Since the class will involve problem-solving exercises, participants must bring their laptops (or equivalent development tool) and at least one recent C++ compiler of their choice; compilers that support at least C++ 17 are obviously preferable given the subject matter, and if your compiler supports C++20, it will make the experience more enjoyable.
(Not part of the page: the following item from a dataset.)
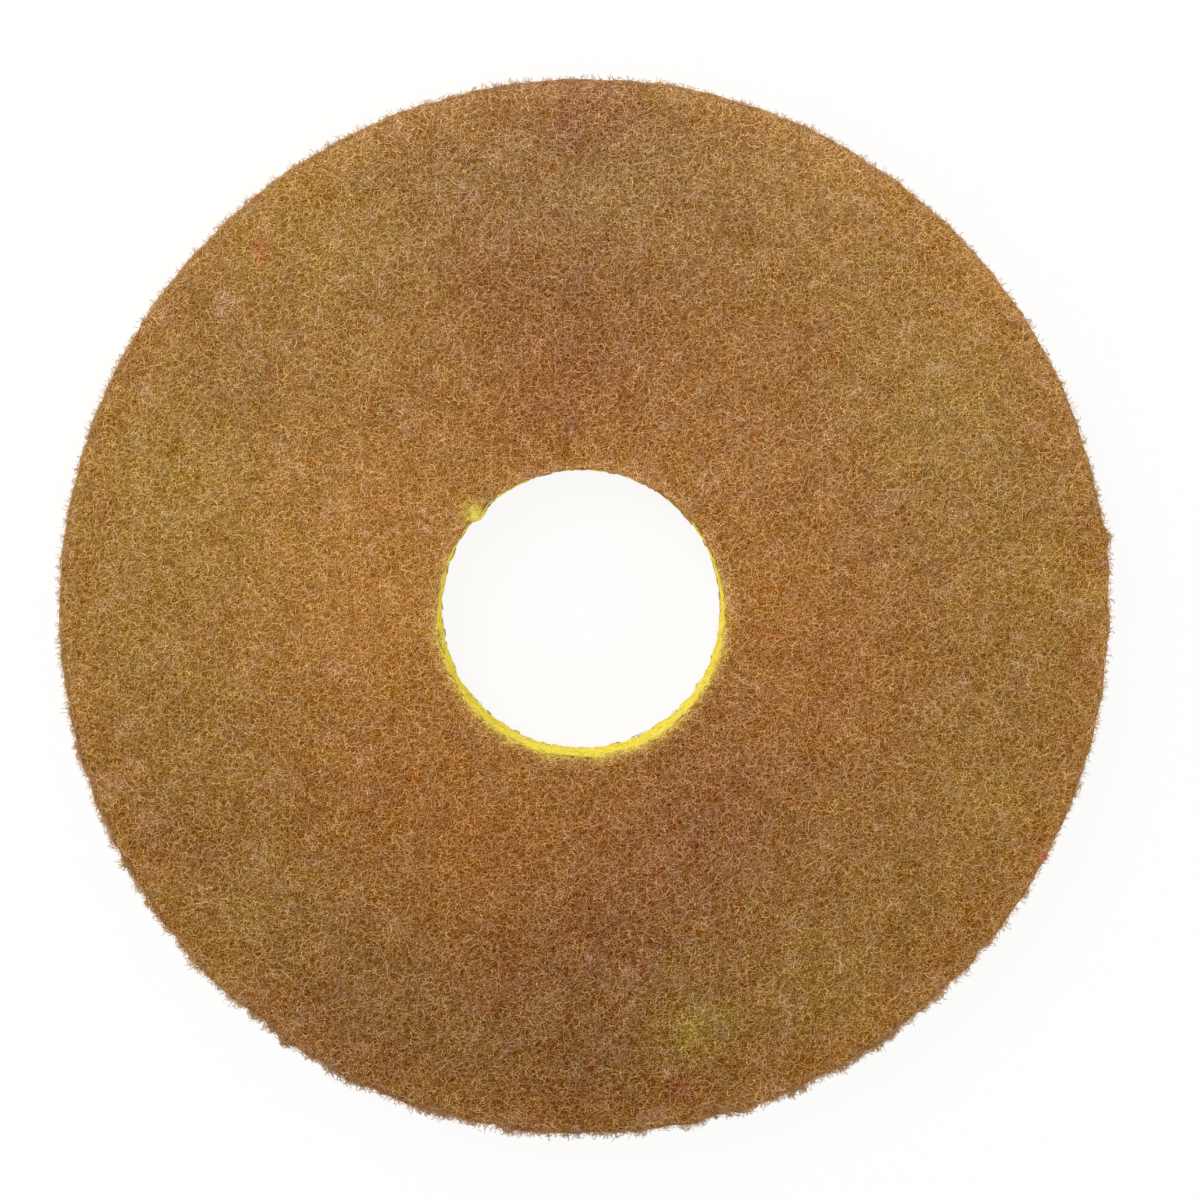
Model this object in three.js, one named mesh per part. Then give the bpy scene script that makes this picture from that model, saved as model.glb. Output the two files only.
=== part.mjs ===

The format for this course will be a combination of lecture-style presentation of features and tricks and exercise solving. We will typically start with a concrete problem to solve and a minimal objective to achieve, and then work towards reaching that objective for some short time. A presentation of potential solutions will follow, accompanied by a discussion where participants’ input is encouraged.

Prerequisites

The target audience is intermediate-level developers who:

  • Are familiar with modern C++, meaning C++11 and more in this case, without necessarily being experts
  • Seek to develop a deeper understanding of memory management concepts and mechanisms made available to them in C++
  • Want the programs they write to be faster, safer and more correct

Junior developers can benefit from this course if they are willing to explore this part of the C++ language. Developers coming to C++ from another language might find the course surprisingly instructive, as they might gain a better understanding of the workings of other languages too. More advanced developers might also enjoy this course if looking for a greater familiarity with modern C++ and its usefulness in their daily tasks.

Course Topics

Topics covered in this course include:

  • Fundamentals
    • Representation of memory in C++
    • Objects, pointers, references
      • Understanding lifetime
      • Optimizations and undefined behavior
      • Size, alignment, padding
    • Arrays
    • Pointer arithmetic (including misconceptions)
    • cv-qualifications
    • Casts
  • RAII-related techniques
    • Using destructors
    • Some pitfalls
    • lock_guard / scope_guard
    • Using standard smart pointers
      • Handling objects
      • Handling arrays
      • Custom deleters
    • Writing smart pointers
      • Ownership semantics (reference, owning, shared, duplicating)
      • Writing a small unique_ptr
      • Writing a policy-based duplicating pointer
  • Overloading memory allocation mechanisms
    • Overloading new / delete / new[] / delete[]
      • Distinguishing allocation and construction
      • Distinguishing destruction and deallocation
    • Writing a leak detector
    • Placement new
    • Arena-based memory management
    • Managing atypical memory (shared memory, persistent memory)
    • Over-aligned types
    • Sized deletion
  • Writing a generic container
    • With manual memory management
      • Exception-safety
      • Low-level standard facilities for memory management
      • Why std::launder exists
    • With a smart pointer
    • With allocator support
      • What allocators are
      • Use cases for allocators
      • Nested allocators
      • Polymorphic allocators
      • Managing allocator lifetime
  • Deferred reclamation
    • Writing a garbage-collecting allocator
  • Contemporary issues
    • Trivial relocatability
    • “Blessing” memory
    • bit_cast

Register Here

Course Instructor

Patrice Roy

Patrice Roy has been playing with C++ either professionally, for pleasure or (most of the time) both for almost 30 years. After a few years doing R&D and working on military flight simulators, he has moved on to academics and has been teaching computer science since 1998. Since 2005, he has been involved more specifically in helping graduate students and professionals from the fields of real-time systems and game programming develop the skills they need to face today’s challenges.

Patrice been a participating member in the ISO C++ Standards Committee since late 2014 and has been involved with the ISO Programming Language Vulnerabilities working group since late 2015. He has five kids, and his wife ensures their house is home to a continuously changing numbers of cats, dogs and other animals.